We invite you to join the mass migration of Pacific shorebirds, raptors, waterfowl and songbirds.  Their shoreside respite is framed against the pristine backdrop of coastal glaciers and mountains, the breathtaking vista that we call home.  Come armed with your binoculars, spotting scopes, cameras, sketch books and pencils and leave with a heart full of memories.

Speakers

2024 Speakers

The Keynote

 

Subhankar Banerjee

A photographer, writer, curator and conservationist. He is a professor of Art & Ecology and director of the Center for Environmental Arts and Humanities at the University of New Mexico. Since 2002, he has been working closely with Indigenous Gwich’in and Iñupiat elders (who are among his most important teachers), scientists and conservationists in Alaska. He is the author of Seasons of Life and Land: Arctic National Wildlife Refuge, and the editor of Arctic Voices: Resistance at the Tipping Point.

His photographs have been exhibited in more than fifty museums around the world, including the 18th Biennale of Sydney, the Anchorage Museum, and the University of Alaska Museum of the North. He most recently served as the director and cocurator (with Dr. Jennifer Garcia Peacock) of “a Library, a Classroom, and the World,” a project for the 2022 Venice Biennale art exhibition Personal Structures organized by the European Cultural Centre in Venice, Italy. He has received a number of conservation awards for his contribution to conservation of Alaska’s Arctic and Indigenous rights, including an inaugural Greenleaf Artist Award from the United Nations Environment Programme; a National Conservation Achievement Award from the National Wildlife Federation and a Special Achievement Award from the Sierra Club; a Housberg Award from the Alaska Conservation Foundation; and was named an Arctic Hero by the Alaska Wilderness League. Subhankar is currently working on a book on the global history of shorebirds.

 

The Net Loft Presenter

Kim McNett

Having a life-long fascination with the natural world, Kim received a Bachelor of Science from The Evergreen State College in her home state of Washington before moving to coastal Alaska in 2009. Her work as an environmental educator, sea kayak guide, and fisheries observer led to an intimate understanding of the local ecosystems and allowed Kim to develop her professional niche as an artist.

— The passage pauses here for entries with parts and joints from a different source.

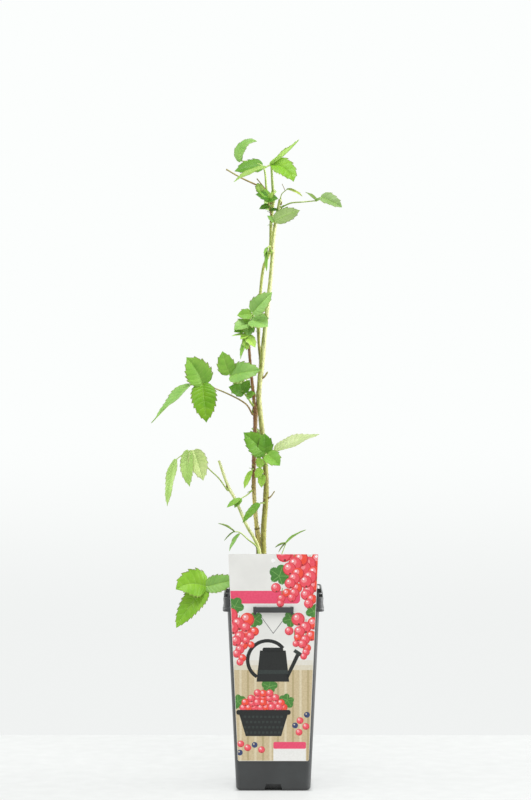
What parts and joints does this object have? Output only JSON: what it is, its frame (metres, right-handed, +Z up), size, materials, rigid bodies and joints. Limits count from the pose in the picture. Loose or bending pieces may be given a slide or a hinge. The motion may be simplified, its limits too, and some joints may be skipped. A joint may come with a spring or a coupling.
{
  "type": "potted raspberry plant",
  "caption": "Young raspberry canes with toothed compound leaves in a tall, square, tapering nursery pot filled with soil, with a plastic picture card hung on the strap of its rim.",
  "frame": {"origin": "middle of the pot's flat underside, at floor level", "axes": "+Z up along the canes, -Y towards the front where the card hangs, +X to the right in the front view"},
  "size_m": [0.1947, 0.1376, 0.6678],
  "materials": {
    "pot_plastic": "satin dark grey moulded plastic",
    "soil": "crumbly dark brown potting soil",
    "card_plastic": "printed semi-gloss plastic card",
    "cane_green": "yellow-green young bark with fine bristles",
    "cane_brown": "brown bristly bark",
    "cane_olive": "olive brown bark",
    "leaf_bright": "bright green leaf",
    "leaf_mid": "mid green leaf",
    "leaf_dark": "deep green leaf",
    "leaf_pale": "pale green leaf",
    "leaf_young": "yellow-green young leaf"
  },
  "bodies": {
    "root": {"pot": "pot_plastic", "potting_soil": "soil", "label_card": "card_plastic", "cane_main": "cane_green", "cane_brown": "cane_brown", "cane_middle": "cane_olive", "cane_young": "cane_green", "leaves_crown_right": "leaf_bright", "leaves_crown_left": "leaf_mid", "leaves_under_crown": "leaf_dark", "leaf_top_right": "leaf_mid", "leaf_top_spray": "leaf_pale", "leaf_top_under": "leaf_mid", "leaf_upper_curl": "leaf_mid", "leaves_middle": "leaf_mid", "leaves_middle_young": "leaf_young", "leaves_left_pair": "leaf_mid", "leaf_long_left": "leaf_bright", "leaves_centre": "leaf_dark", "leaves_centre_young": "leaf_young", "leaf_right_pale": "leaf_pale", "leaves_left_pale": "leaf_young", "leaves_small_left": "leaf_mid", "leaf_narrow_left": "leaf_young", "leaf_low_middle": "leaf_mid", "leaves_low_left": "leaf_dark", "leaves_low_right": "leaf_dark", "leaves_pot_side": "leaf_bright", "leaves_back_crown": "leaf_mid", "leaves_back_middle": "leaf_mid", "leaves_back_left": "leaf_mid", "leaves_back_centre": "leaf_mid", "leaves_back_low": "leaf_bright", "leaves_back_right": "leaf_bright"}
  },
  "joints": []
}
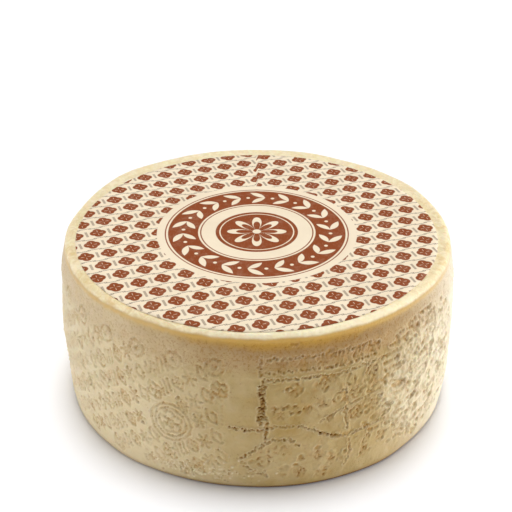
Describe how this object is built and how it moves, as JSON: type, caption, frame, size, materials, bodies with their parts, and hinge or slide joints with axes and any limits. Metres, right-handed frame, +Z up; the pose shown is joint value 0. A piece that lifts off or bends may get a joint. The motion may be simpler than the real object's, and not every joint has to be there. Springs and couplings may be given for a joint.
{
  "type": "cheese wheel",
  "caption": "Whole round wheel of hard sheep's-milk cheese with bulging sides, a pressed and seamed rind and a round paper label on its top face.",
  "frame": {"origin": "middle of the bounding box at the base, which lies at z = 0", "axes": "+Z up through the wheel; -Y is the front, the side that the picture shows; +X is to the right as the front is seen"},
  "size_m": [0.3198, 0.3202, 0.1377],
  "materials": {
    "rind": "waxy cream and ochre rind, slightly satin",
    "label_paper": "cream paper printed in terracotta"
  },
  "bodies": {
    "root": {"cheese_wheel": "rind", "top_label": "label_paper"}
  },
  "joints": []
}
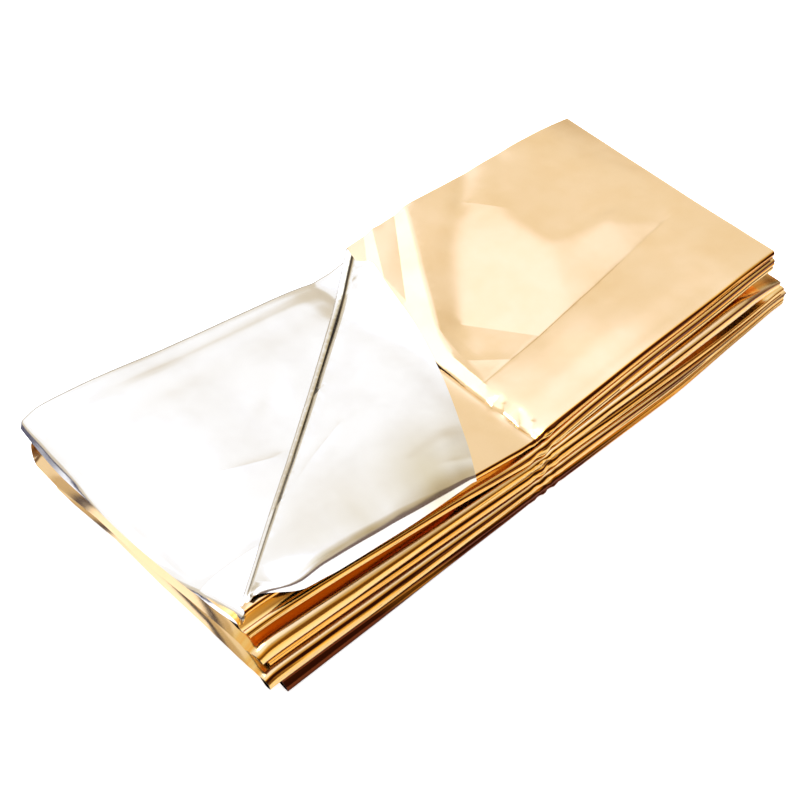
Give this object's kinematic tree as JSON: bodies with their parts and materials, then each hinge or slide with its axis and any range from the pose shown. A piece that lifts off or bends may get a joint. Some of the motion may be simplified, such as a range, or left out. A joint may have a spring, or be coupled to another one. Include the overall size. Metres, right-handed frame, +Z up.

At the perennial heart of Kim’s work is her practice of keeping a nature journal to document her explorations, which have taken her across the vast and remote reaches of Alaska. Along with her partner Bjorn Olson, she has traversed thousands of roadless miles in both summer and winter by fatbike, packraft and sea kayak.

 

International Presenter

Bianca Bosarreyes from Guatemala

Coordinator of the Sipacate chapter at the Foundation for EcoDevelopment and Conservation FUNDAECO and Researcher at the Eastern Regional Centre from the National Public University (Centro regional de Zacapa de la Universidad de San Carlos de Guatemala, CUNZAC)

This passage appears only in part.